This weekend also involved beginning the arduous process of getting everybody trimmed, and udders done for linear appraisaI. I did not click the others as tight as a show, just enough to clean them up.  I've got to find my bigger clippers because it was three times as bad using the smaller pair. Especially GiGi who has enough hair for four goats.  They do look good though when they're cleaned up.


----------



## Daxigait (Apr 29, 2019)

My youngest group being guarded by the funny mama the two girls.  She doesn't nurse them but she really seems to want to do everything else. She tolerates a little buckling who because of the fact I feed them all as become part of the group whether she likes it or not


The baby's enjoying the sun before I pull the oldest four which include the three laying towards the front and the one trying to crawl in the hay feeder.



Leta's got ears!


----------



## Southern by choice (Apr 29, 2019)

Daxigait said:


> Well, the last group are disbudded except the late pregnancy because of a loss  She is not due till 5/30.  I pray she's as good a mother as she was last year because I can't do any more kids I'm beyond exhausted and these current babies will be over halfway to weaning before she even kids.
> A goat mentor taught me how to disbud.  While it is still an incredibly unpleasant thing the method she use is so much better than what I've seen before.  I think the key is the cutting.  She does the down (any down is done with quick twisting and no real pressure so there's not a persistent hot down).  Then she uses a really sharp knife and cuts the bud next to the skull then goes down for a quick count of three if there's any real bleeding then rubs or uses it like a pencil across the top of the bud before going down for the quick count of 3-5 again.  My kids are reacting much better to this method.  I have now even done a couple and that's something I never imagined being able to do.
> 
> This weekend also involved beginning the arduous process of getting everybody trimmed, and udders done for linear appraisaI. I did not click the others as tight as a show, just enough to clean them up.  I've got to find my bigger clippers because it was three times as bad using the smaller pair. Especially GiGi who has enough hair for four goats.  They do look good though when they're cleaned up.

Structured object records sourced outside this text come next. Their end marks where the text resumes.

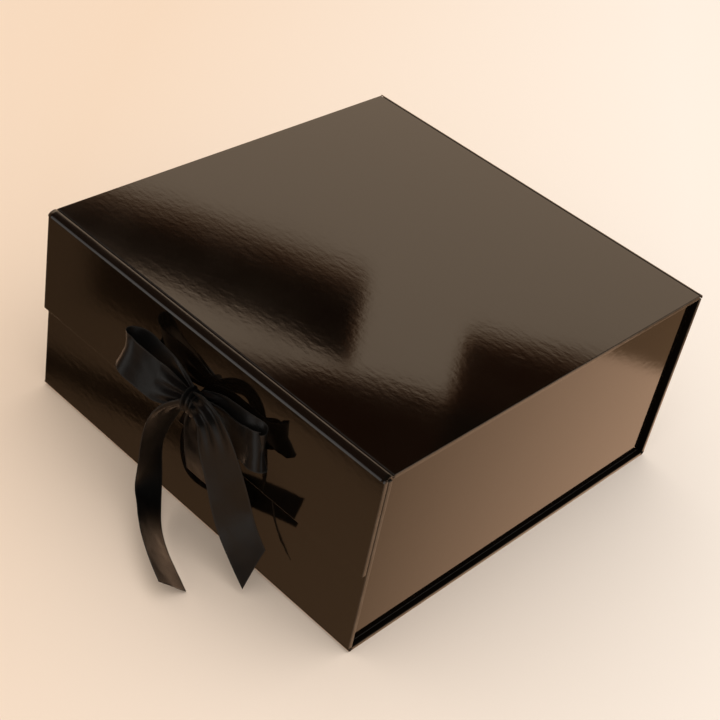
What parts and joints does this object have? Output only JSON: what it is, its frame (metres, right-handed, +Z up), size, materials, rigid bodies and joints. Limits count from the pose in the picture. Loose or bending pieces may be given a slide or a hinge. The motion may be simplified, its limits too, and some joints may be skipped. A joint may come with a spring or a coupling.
{
  "type": "gift box",
  "caption": "Black gloss rigid gift box with a book-style hinged lid, magnetic front flap, set-back fold-in side walls and a tied satin ribbon bow.",
  "frame": {"origin": "centre of the base's underside", "axes": "+X to the right seen from the front, +Y towards the back hinge, +Z up; the flap and bow face -Y"},
  "size_m": [0.25, 0.3074, 0.12],
  "materials": {
    "gloss_paper": "gloss",
    "liner_paper": "matte",
    "greyboard": "matte",
    "tape": "satin",
    "magnet": "satin",
    "steel": "satin",
    "satin_ribbon": "satin"
  },
  "bodies": {
    "root": {"base_board": "greyboard", "base_wrap": "gloss_paper", "base_liner": "liner_paper", "front_wall_board": "greyboard", "front_wall_wrap": "gloss_paper", "front_wall_liner": "liner_paper", "back_wall_board": "greyboard", "back_wall_wrap": "gloss_paper", "back_wall_liner": "liner_paper", "base_front_hinge": "gloss_paper", "base_back_hinge": "gloss_paper", "side_left_hinge": "liner_paper", "side_right_hinge": "liner_paper", "steel_disc_left": "steel", "steel_disc_right": "steel", "front_ribbon_tab": "satin_ribbon"},
    "lid": {"lid_board": "greyboard", "lid_wrap": "gloss_paper", "lid_liner": "liner_paper", "back_hinge": "gloss_paper"},
    "flap": {"flap_board": "greyboard", "flap_wrap": "gloss_paper", "flap_liner": "liner_paper", "flap_hinge": "gloss_paper", "magnet_left": "magnet", "magnet_right": "magnet", "flap_ribbon_tab": "satin_ribbon", "flap_ribbon_riser": "satin_ribbon", "front_ribbon_strap": "satin_ribbon", "bow_knot": "satin_ribbon", "bow_loop_left": "satin_ribbon", "bow_loop_right": "satin_ribbon", "bow_tail_left": "satin_ribbon", "bow_tail_right": "satin_ribbon"},
    "side_left": {"side_left_board": "greyboard", "side_left_wrap": "gloss_paper", "side_left_liner": "liner_paper"},
    "side_right": {"side_right_board": "greyboard", "side_right_wrap": "gloss_paper", "side_right_liner": "liner_paper"},
    "ear_front_left": {"ear_front_left": "gloss_paper", "ear_tape_front_left": "tape"},
    "ear_back_left": {"ear_back_left": "gloss_paper", "ear_tape_back_left": "tape"},
    "ear_front_right": {"ear_front_right": "gloss_paper", "ear_tape_front_right": "tape"},
    "ear_back_right": {"ear_back_right": "gloss_paper", "ear_tape_back_right": "tape"}
  },
  "joints": [
    {"name": "lid_hinge", "type": "hinge", "parent": "root", "child": "lid", "pos_m": [0, 0.12694, 0.11944], "axis": [-1, 0, 0], "range_deg": [0, 180], "deforming": ["back_hinge"]},
    {"name": "flap_hinge", "type": "hinge", "parent": "lid", "child": "flap", "pos_m": [0, -0.1294, 0.1189], "axis": [-1, 0, 0], "range_deg": [0, 120], "deforming": ["flap_hinge"]},
    {"name": "side_left_fold", "type": "hinge", "parent": "root", "child": "side_left", "pos_m": [-0.1194, 0, 0.0038], "axis": [0, 1, 0], "range_deg": [0, 90]},
    {"name": "ear_front_left_fold", "type": "hinge", "parent": "side_left", "child": "ear_front_left", "pos_m": [-0.1192, -0.1239, 0.06], "axis": [0, 0, 1], "range_deg": [0, 90]},
    {"name": "ear_back_left_fold", "type": "hinge", "parent": "side_left", "child": "ear_back_left", "pos_m": [-0.1192, 0.1239, 0.06], "axis": [0, 0, -1], "range_deg": [0, 90]},
    {"name": "side_right_fold", "type": "hinge", "parent": "root", "child": "side_right", "pos_m": [0.1194, 0, 0.0038], "axis": [0, -1, 0], "range_deg": [0, 90]},
    {"name": "ear_front_right_fold", "type": "hinge", "parent": "side_right", "child": "ear_front_right", "pos_m": [0.1192, -0.1239, 0.06], "axis": [0, 0, -1], "range_deg": [0, 90]},
    {"name": "ear_back_right_fold", "type": "hinge", "parent": "side_right", "child": "ear_back_right", "pos_m": [0.1192, 0.1239, 0.06], "axis": [0, 0, 1], "range_deg": [0, 90]}
  ],
  "couplings": [
    {"joint": "ear_front_left_fold", "follows": "side_left_fold", "ratio": 1},
    {"joint": "ear_back_left_fold", "follows": "side_left_fold", "ratio": 1},
    {"joint": "ear_front_right_fold", "follows": "side_right_fold", "ratio": 1},
    {"joint": "ear_back_right_fold", "follows": "side_right_fold", "ratio": 1}
  ]
}
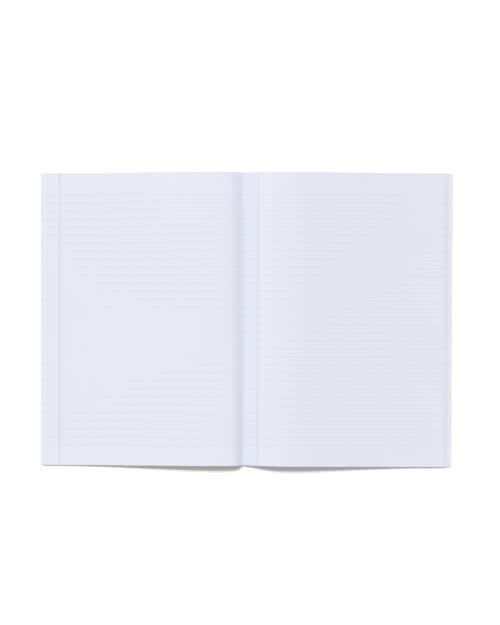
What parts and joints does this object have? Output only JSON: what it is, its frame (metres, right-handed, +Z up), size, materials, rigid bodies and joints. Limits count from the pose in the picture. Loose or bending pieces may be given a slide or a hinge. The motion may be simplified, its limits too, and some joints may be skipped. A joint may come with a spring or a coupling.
{
  "type": "exercise notebook",
  "caption": "Thin soft-cover notebook lying open, with ruled pages that swell beside the fold; its front half turns over about the fold to close.",
  "frame": {"origin": "on the table under the fold, halfway between head and tail", "axes": "+X across the spread to the right page's fore-edge, +Y along the fold to the head of the page, +Z up from the table"},
  "size_m": [0.3506, 0.25, 0.0052],
  "materials": {
    "ruled_paper": "matt uncoated",
    "cover_card": "matt uncoated",
    "staple_wire": "galvanised wire"
  },
  "bodies": {
    "back_half": {"back_cover": "cover_card", "right_leaves": "ruled_paper", "head_staple": "staple_wire", "tail_staple": "staple_wire"},
    "front_half": {"front_cover": "cover_card", "left_leaves": "ruled_paper"}
  },
  "joints": [
    {"name": "spine_fold", "type": "hinge", "parent": "back_half", "child": "front_half", "pos_m": [0, 0, 0.0061], "axis": [0, 1, 0], "range_deg": [0, 183]}
  ]
}
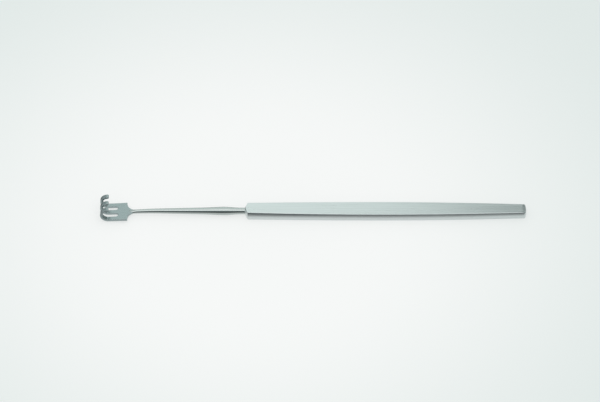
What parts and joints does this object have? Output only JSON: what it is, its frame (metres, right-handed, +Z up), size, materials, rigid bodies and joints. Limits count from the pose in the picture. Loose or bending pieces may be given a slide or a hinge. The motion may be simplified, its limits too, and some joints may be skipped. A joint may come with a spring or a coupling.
{
  "type": "handheld surgical retractor",
  "caption": "Slender steel hand retractor: flat-faced handle with bowed edges, round neck, and a small slotted rake plate whose prongs curl up and back into blunt hooks.",
  "frame": {"origin": "middle of the instrument's length and width, on the surface that the handle lies on", "axes": "+X towards the handle's butt end, +Z up, the way the hooks point, Y across the handle"},
  "size_m": [0.1652, 0.0088, 0.0067],
  "materials": {
    "steel": "satin stainless steel, brushed lengthwise on the handle and polished on the neck"
  },
  "bodies": {
    "root": {"rake_retractor": "steel"}
  },
  "joints": []
}
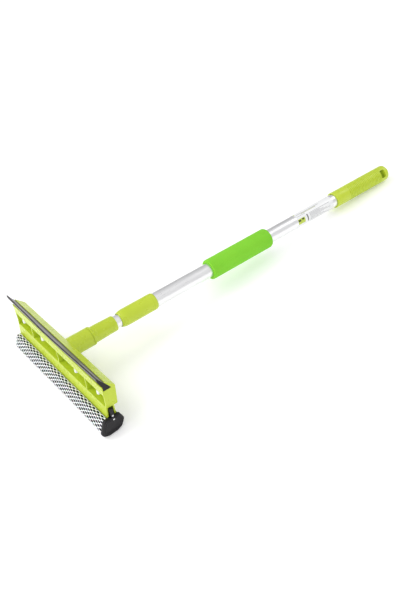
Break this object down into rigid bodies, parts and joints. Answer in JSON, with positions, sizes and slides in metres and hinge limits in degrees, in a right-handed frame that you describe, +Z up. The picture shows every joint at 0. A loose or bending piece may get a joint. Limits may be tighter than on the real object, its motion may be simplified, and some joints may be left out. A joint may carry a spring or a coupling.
{
  "type": "window cleaning pole system",
  "caption": "Window cleaning tool: a squeegee blade and a net-covered sponge on one moulded head, on a telescopic twist-lock pole with a foam sleeve and a ribbed end grip.",
  "frame": {"origin": "bottom centre of the bounding box, on the floor that the sponge and the end grip rest on", "axes": "+Y along the pole from the head towards the end grip (level on the floor, the pole itself slopes down 3.6 degrees), +Z up past the squeegee blade, +X along the head towards the capped end"},
  "size_m": [0.2064, 0.5746, 0.0797],
  "materials": {
    "lime_plastic": "moulded lime-green plastic, satin to glossy",
    "blade_rubber": "smooth dark grey rubber",
    "white_plastic": "plain white moulded plastic",
    "sponge_foam": "dark open-cell foam",
    "net_fabric": "white plastic net with rows of oval holes over the dark foam",
    "black_plastic": "black moulded plastic",
    "rivet_steel": "dull steel",
    "tube_aluminium": "satin aluminium tube",
    "foam_green": "soft green foam rubber",
    "label_film": null
  },
  "bodies": {
    "handle": {"outer_tube": "tube_aluminium", "lock_collar": "lime_plastic", "guide_bush": "white_plastic", "foam_grip": "foam_green", "label_wrap": "label_film", "end_grip": "lime_plastic"},
    "lock_sleeve": {"expander_sleeve": "white_plastic"},
    "lock_cone": {"cone_nut": "white_plastic"},
    "extension": {"inner_tube": "tube_aluminium", "lock_stud": "white_plastic", "pole_adapter": "lime_plastic", "head_frame": "lime_plastic", "squeegee_blade": "blade_rubber", "blade_peg_1": "white_plastic", "blade_peg_2": "white_plastic", "blade_peg_3": "white_plastic", "blade_peg_4": "white_plastic"},
    "cartridge": {"sponge_core": "sponge_foam", "sponge_net": "net_fabric", "sponge_carrier": "black_plastic", "end_cap": "black_plastic", "cap_rivet_1": "rivet_steel", "cap_rivet_2": "rivet_steel"}
  },
  "joints": [
    {"name": "pole_extend", "type": "slide", "parent": "handle", "child": "lock_sleeve", "axis": [0, -0.998, 0.063], "range_m": [0, 0.3]},
    {"name": "twist_lock", "type": "hinge", "parent": "lock_sleeve", "child": "extension", "pos_m": [-0.00255, 0.18607, 0.01722], "axis": [0, 0.998, -0.063], "range_deg": [0, 180]},
    {"name": "cone_travel", "type": "slide", "parent": "lock_sleeve", "child": "lock_cone", "axis": [0, 0.998, -0.063], "range_m": [0, 0.004]},
    {"name": "sponge_slide", "type": "slide", "parent": "extension", "child": "cartridge", "axis": [1, 0, 0], "range_m": [0, 0.18]}
  ],
  "couplings": [
    {"joint": "cone_travel", "follows": "twist_lock", "m_per_rad": 0.001273}
  ]
}
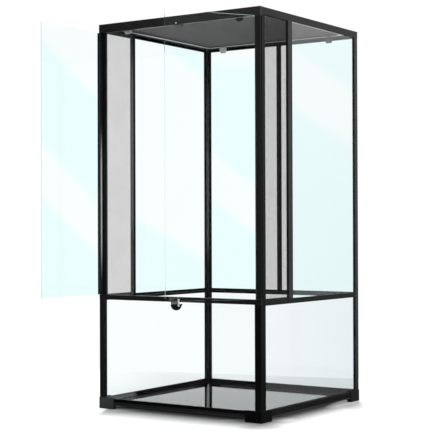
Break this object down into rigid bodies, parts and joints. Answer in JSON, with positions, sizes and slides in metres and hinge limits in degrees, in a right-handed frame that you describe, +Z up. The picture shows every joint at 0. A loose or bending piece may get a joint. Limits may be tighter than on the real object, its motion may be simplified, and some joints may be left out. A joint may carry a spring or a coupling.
{
  "type": "terrarium cabinet",
  "caption": "Tall glass terrarium cabinet: black angle frame, glazed tub, open swinging glass doors, mesh strips in the sides, lift-out mesh top and a turn lock.",
  "frame": {"origin": "on the floor under the middle of the frame, between the four feet", "axes": "+X to the right seen from the front, +Y to the back, +Z up; the doors open towards -Y"},
  "size_m": [0.609, 0.9001, 1.22],
  "materials": {
    "frame_black": "satin black powder coat",
    "foot_black": "moulded black plastic",
    "pane_glass": "clear polished",
    "door_glass": "clear polished",
    "floor_glass": "clear polished",
    "mesh_dark": "dark woven wire",
    "screen_alu": "satin anodised",
    "rubber_black": "matt rubber",
    "nylon_black": "matt nylon",
    "steel_bright": "bright zinc",
    "clamp_grey": "satin",
    "lever_black": "gloss",
    "fin_chrome": "polished",
    "clip_grey": "satin grey"
  },
  "bodies": {
    "cabinet": {"post_front_left": "frame_black", "post_front_right": "frame_black", "post_rear_left": "frame_black", "post_rear_right": "frame_black", "jamb_channel_left": "frame_black", "jamb_channel_right": "frame_black", "header": "frame_black", "top_rail_left": "frame_black", "top_rail_right": "frame_black", "top_rail_rear": "frame_black", "sill_rail": "frame_black", "mid_rail_left": "frame_black", "mid_rail_right": "frame_black", "mid_rail_rear": "frame_black", "bottom_rail_front": "frame_black", "bottom_rail_left": "frame_black", "bottom_rail_right": "frame_black", "bottom_rail_rear": "frame_black", "foot_front_left": "foot_black", "foot_front_right": "foot_black", "foot_rear_left": "foot_black", "foot_rear_right": "foot_black", "mullion_left": "frame_black", "mullion_right": "frame_black", "mullion_rear": "frame_black", "corner_keys": "foot_black", "frame_screws": "steel_bright", "floor_pane": "floor_glass", "lower_pane_front": "pane_glass", "lower_pane_left": "pane_glass", "lower_pane_right": "pane_glass", "lower_pane_rear": "pane_glass", "upper_pane_left": "pane_glass", "upper_pane_right": "pane_glass", "upper_pane_rear_left": "pane_glass", "upper_pane_rear_right": "pane_glass", "glazing_tape": "rubber_black", "vent_frame_left": "frame_black", "vent_frame_right": "frame_black", "vent_mesh_left": "mesh_dark", "vent_mesh_right": "mesh_dark", "hinge_bushes": "nylon_black", "door_stop": "foot_black"},
    "left_door": {"left_door_glass": "door_glass", "left_door_stile": "frame_black", "left_door_pins": "steel_bright"},
    "right_door": {"right_door_glass": "door_glass", "right_door_stile": "frame_black", "right_door_pins": "steel_bright", "lock_clamp": "clamp_grey"},
    "lock": {"lock_spindle": "steel_bright", "lock_lever": "lever_black", "lock_fin": "fin_chrome"},
    "top_screen": {"screen_frame": "screen_alu", "screen_mesh": "mesh_dark", "screen_spline": "rubber_black"},
    "clip_front_left": {"clip_front_left": "clip_grey"},
    "clip_front_right": {"clip_front_right": "clip_grey"},
    "clip_rear_left": {"clip_rear_left": "clip_grey"},
    "clip_rear_right": {"clip_rear_right": "clip_grey"}
  },
  "joints": [
    {"name": "left_door_hinge", "type": "hinge", "parent": "cabinet", "child": "left_door", "pos_m": [-0.29875, -0.29875, 0.36], "axis": [0, 0, 1], "range_deg": [-27.5, 87.5]},
    {"name": "right_door_hinge", "type": "hinge", "parent": "cabinet", "child": "right_door", "pos_m": [0.29875, -0.29875, 0.36], "axis": [0, 0, 1], "range_deg": [-57, 58]},
    {"name": "lock_turn", "type": "hinge", "parent": "right_door", "child": "lock", "pos_m": [0.1536, -0.52226, 0.367], "axis": [-0.8387, 0.5446, 0], "range_deg": [0, 90]},
    {"name": "screen_lift", "type": "slide", "parent": "cabinet", "child": "top_screen", "axis": [0, 0, 1], "range_m": [0, 0.15]},
    {"name": "clip_front_left_turn", "type": "hinge", "parent": "top_screen", "child": "clip_front_left", "pos_m": [-0.211, -0.271, 1.2], "axis": [0, 0, 1], "range_deg": [0, 90]},
    {"name": "clip_front_right_turn", "type": "hinge", "parent": "top_screen", "child": "clip_front_right", "pos_m": [0.211, -0.271, 1.2], "axis": [0, 0, 1], "range_deg": [0, 90]},
    {"name": "clip_rear_left_turn", "type": "hinge", "parent": "top_screen", "child": "clip_rear_left", "pos_m": [-0.211, 0.271, 1.2], "axis": [0, 0, 1], "range_deg": [0, 90]},
    {"name": "clip_rear_right_turn", "type": "hinge", "parent": "top_screen", "child": "clip_rear_right", "pos_m": [0.211, 0.271, 1.2], "axis": [0, 0, 1], "range_deg": [0, 90]}
  ]
}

I'm trying to put that together. (Disbudding method) We have had our vet when we use to sedate use the calf horn cutters dig out the cap. UGH I just can't go there lol.   We ice. Do you ice? 


 

We are doing the same... clipping goats! UGH. I had a clipping nightmare... suddenly none of my blades were working. I had 1 blade. UGH. I sent DH up to TSC and got a pair of Listers. I had wanted a different set that was closer to $450... not happening right now so I went with the Listers, we had a 10% coupon too so I got them for $250. They didn't have extra blade sets, so I have to use the one it came with which is fine, basically a 10 blade. I'll order the course blade but hey it is fantastic!!!!!!!!!!!!!!!!
I mean REALLY great. I clipped one side of a Lamancha while GW milked a goat, and she is super fast. It has made it so much better. 
I did look at my blades, took them apart cleaned and oiled. Found out what was wrong. My youngest daughter hasn't really been good about keeping the blades cleaned out. I instructed her tonight. I am fanatical about blades (been doing blade care for 35 years) and it dawned on me I never really taught that aspect. Good news is all blades are good and shape but 1 which I pitched. So we will use the small set for the fine detail places and the face.
So glad it worked out this way.

When is your LA?

Leta's ears!


----------



## Daxigait (Apr 30, 2019)

Southern by choice said:


> I'm trying to put that together. (Disbudding method) We have had our vet when we use to sedate use the calf horn cutters dig out the cap. UGH I just can't go there lol.   We ice. Do you ice?
> 
> View attachment 61726
> 
> ...


Okay, since I'm working in this is going to have to be in between stuff so I'm going to break this into several replies.   The first one is easy do you think she meets breed standard or do I need to measure? 
 In truth it's really a no-brainer her mother had long ears and so does Boon.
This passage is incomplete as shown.